Direktur Populi Center Usep S Ahyar mengatakan, praktik intoleran yang meningkat terbukti dengan semakin banyak sebaran fitnah dan larangan-larangan berbau agama yang dilontarkan satu kelompok untuk menjatuhkan kelompok lainnya.
Usep memaparkan sebanyak 22,6 persen warga DKI setuju jika saat ini intoleran di Jakarta mencapai tahap sangat mengkhawatirkan. Sebanyak 48,7 persen menyebut mengkhawatirkan, dan sisanya sebanyak 21,3 persen tidak memberi jawaban.
Di luar masalah Ahok dan Pikada DKI, masalah intoleran secara nasional tercatat dalam survei Setara Institute yang dirilis pada Februari 2017.
Dalam laporan tahunan tentang survei kondisi kebebasan beragama atau berkeyakinan selama 2016, Setara mencatat, terjadi 208 peristiwa pelanggaran kebebasan beragama atau berkeyakinan sepanjang tahun lalu. Ada 270 tindakan pelanggaran kebebasan beragama yang tersebar di 24 daerah.
Dari jumlah itu, sebagian besar pelanggaran terjadi di Jawa Barat dengan 41 peristiwa, disusul DKI Jakarta dengan 31 peristiwa, dan Jawa Timur dengan 22 peristiwa.

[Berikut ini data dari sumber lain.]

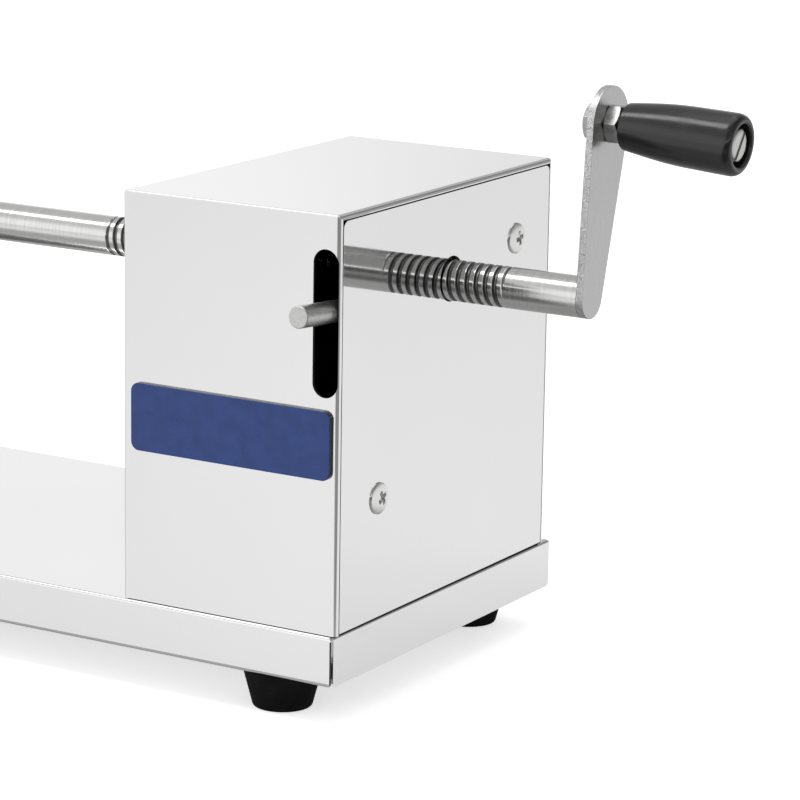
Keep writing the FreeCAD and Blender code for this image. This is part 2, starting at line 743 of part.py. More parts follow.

Dari 270 tindakan pelanggaran kebebasan beragama atau berkeyakinan, tercatat 140 tindakan pelanggaran yang melibatkan para penyelenggara negara sebagai aktor. Dan, 123 di antaranya dalam bentuk tindakan aktif, sementara 17 tindakan merupakan tindakan pembiaran.
Setara Institute menyebut, aktor nonnegara yang paling banyak melakukan tindakan pelanggaran kebebasan beragama atau berkeyakinan tertinggi adalah kelompok warga, diikuti organisasi masyarakat.
Ketua Umum Partai Kebangkitan Bangsa Muhaimin Iskandar melihat masalah intoleransi setelah kasus Ahok dan Pilkada DKI menyebar ke daerah-daerah.
Pria yang akrab disapa Cak Imin itu meminta agar virus intoleran tersebut harus dihentikan.
"Setop semuanya, kita harus
move on menjadi bagian yang bersatu padu membangun bangsa ini. Segera hentikan urusan yang menyangkut Pilkada DKI, titik," ujar Cak Imin usai melantik pengurus DPW PKB Nusa Tenggara Barat di Mataram, kemarin.
Menurut Cak Imin, meski ada perbedaan yang sangat tajam dan membuat situasi memanas setelah Pilkada DKI, dia meminta hal itu tidak diperpanjang. Dia berharap seluruh pihak meredam emosi, menurunkan tensi, dan bisa kembali berbaur dengan teman dan kolega.